Gráfico 4. Cobertura do Governo Federal no Estadão
A proporção é ainda menor quando observamos a cobertura do Governo Federal nas páginas do Estado de S.Paulo. A lua de mel teve duração de dois meses e as curvas de contrárias e neutras são bastante próximas, com uma razão média entre elas, ao longo de período, de 1,3, em favor das contrárias.
O Globo
Tomemos agora o jornal do Grupo Globo, antes de examinarmos, na próxima seção, seu principal noticioso televisivo.
Gráfico 5. Cobertura de Jair Bolsonaro nO Globo
Com perfil mais próximo ao do Estadão, O Globo deu ao novo presidente dois meses de lua de mel, com franca vantagem de neutros sobre negativos no período. A partir de março os textos negativos preponderam e a razão entre eles varia mais de mês para mês, se comparamos novamente com o Estadão. Para todo o período, contudo, a média da razão entre contrários e neutros é idêntica: 1,8.
Gráfico 6. Cobertura do Governo Federal nO Globo
No que toca o perfil das curvas para a cobertura do Governo Federal, O Globo novamente se aproxima do Estadão. Temos dois meses de lua de mel, seguidos de uma cobertura negativa de baixa intensidade. A média para o período da razão entre negativos e neutros é quase igual, aproximando-se de 1,4.
Jornal Nacional
Chegamos ao único meio televisivo de nossa amostra, que partilha com o jornal O Globo o fato de pertencerem ao mesmo conglomerado midiático.
Gráfico 7. Cobertura de Jair Bolsonaro no Jornal Nacional
Aqui notamos enorme diferença em relação aos jornais. O tratamento de Bolsonaro é comparativamente benevolente, com supremacia de matérias neutras em relação a negativas. A razão média ficou em torno de 0,9 negativas para uma neutra.
Gráfico 8. Cobertura do Governo Federal no Jornal Nacional
Como nos outros meios noticiosos, a cobertura do Governo Federal foi mais benevolente que a dedicada a Bolsonaro. No Jornal Nacional ela foi propriamente benigna, como mostra o gráfico abaixo, com franca preponderância de matérias neutras sobre negativas e uma média de razão entre elas da ordem de 0,6 para 1. É digna de nota também a queda do número de negativas a partir do segundo semestre do ano.
Conclusão
A comparação entre os perfis das coberturas de Bolsonaro e do Governo Federal nos quatro meios estudados pelo Manchetômetro revela alguns aspectos interessantes. A Folha se destacou como jornal mais crítico ao novo presidente e a seu governo, o que justificaria em parte o ódio que o mandatário destila contra o jornal em seus pronunciamentos.

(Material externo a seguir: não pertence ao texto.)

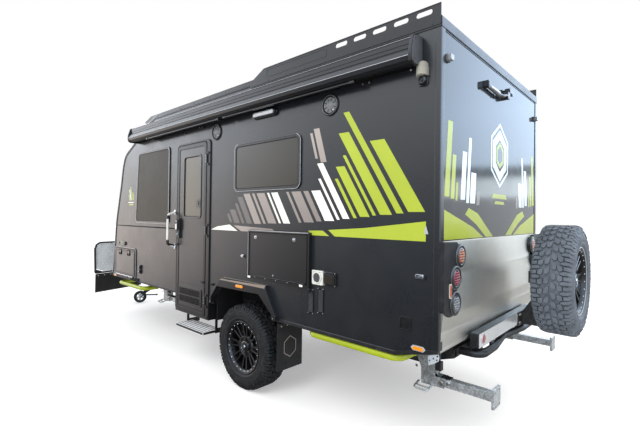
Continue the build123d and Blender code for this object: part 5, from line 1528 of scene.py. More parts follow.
# ------------------------------------------------------------------ rear lamp clusters
refine("rear_lamp_panels", TRIM, 3.0, 3, 26)
LAMPS = ((855, 1418, (TURND, TURNL)), (928, 1283, (STOPD, STOPL)), (929, 1119, (REVD, REVL)))
for s, tag in ((1, "left"), (-1, "right")):
    bz, rim_ = M().mat(FRAMEBLK), M().mat(RINGGR)
    for y, z, mt in LAMPS:
        c = (0, s * y, z)
        bz.lathe([(77, -33.8), (77, -38), (73, -43), (66, -46), (58, -46), (54, -43), (54, -36)], c, "x", 56)
        rim_.lathe([(76.8, -36.2), (78.4, -37.6), (77.2, -40.2), (75.4, -40.0)], c, "x", 56, closed=True)
    bz.done("lamp_bezels_" + tag)
    rim_.done("lamp_bright_rings_" + tag)
    for (y, z, mt), nm in zip(LAMPS, ("turn", "stop", "reverse")):
        m = M().mat(mt[0])
        c = (0, s * y, z)
        m.lathe([(53.5, -36), (53.5, -43), (50, -45.2), (34, -46.8), (16, -47.6), (1, -47.8)], c, "x", 48)
        m.done("lamp_%s_%s" % (nm, tag))
        m = M().mat(mt[1])
        for q in range(-2, 3):
            for r in range(-2, 3):
                if abs(q + r) > 2:
                    continue
                yy, zz = s * y + (q + r / 2) * 18.6, z + r * 16.1
                d = math.hypot(yy - s * y, zz - z)
                x0 = -44.8 - 2.9 * (1 - (d / 53.0) ** 2)
                rings = []
                for a in (0, 28, 55, 78):
                    rr = 7.6 * math.cos(math.radians(a))
                    rings.append([(x0 - 4.2 * math.sin(math.radians(a)), yy + rr * math.cos(2 * math.pi * k / 12),
                                   zz + rr * math.sin(2 * math.pi * k / 12)) for k in range(12)])
                m.loft(rings)
        m.done("lamp_%s_%s_leds" % (nm, tag), angle=60)
    m = M().mat(REDREF)
    m.prism(rrect(min(s * 998, s * 1016), max(s * 998, s * 1016), 1168, 1244, 8, 5), "x", -41.5, -33.5)
    m.done("reflector_" + tag, bevel=1.5)
    m = M().mat(CREAM)
    m.ring(rrect(min(s * 992, s * 1022), max(s * 992, s * 1022), 1160, 1252, 12, 5),
           rrect(min(s * 997.5, s * 1016.5), max(s * 997.5, s * 1016.5), 1167, 1245, 8, 5), "x", -33.9, -40)
    m.done("reflector_border_" + tag, bevel=1.2)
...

Estadão e O Globo são também bastante críticos, mas com menor intensidade, e isso é particularmente verdade no que toca o Governo Federal, cuja cobertura nestes jornais abunda em matérias neutras.
Já o perfil da cobertura do Jornal Nacional não deixa de ser surpreendente, pois o Grupo Globo é também frequente objeto de invectivas do presidente. O telejornal tratou Bolsonaro e seu governo de maneira relativamente benevolente.
É preciso fazer uma qualificação neste ponto. Os textos dos jornais impressos analisados pelo Manchetômetro, constantes na primeira página e nas duas páginas de opinião, são de caráter dominantemente opinativo e, portanto, têm maior propensão a exprimir posições contrárias ou mesmo favoráveis. Já o Jornal Nacional adota estilo diferente de jornalismo, dominado por reportagens que no máximo recebem algum tipo de editorialização por parte dos âncoras. Assim, em tese, a cobertura do JN tenderia a ter perfil mais neutro. Isso nem sempre se verifica, contudo. Estudos do Manchetômetro já mostraram intensa cobertura negativa do Jornal Nacional em relação a Dilma e seu governo. Ou seja, no fim das contas, o perfil da cobertura depende mesmo de decisões editoriais.
Assim, é particularmente intrigante pesar a atitude pública beligerante de Bolsonaro com relação à Globo, tendo em vista que seu principal noticioso de fato não lhe era muito desfavorável até recentemente.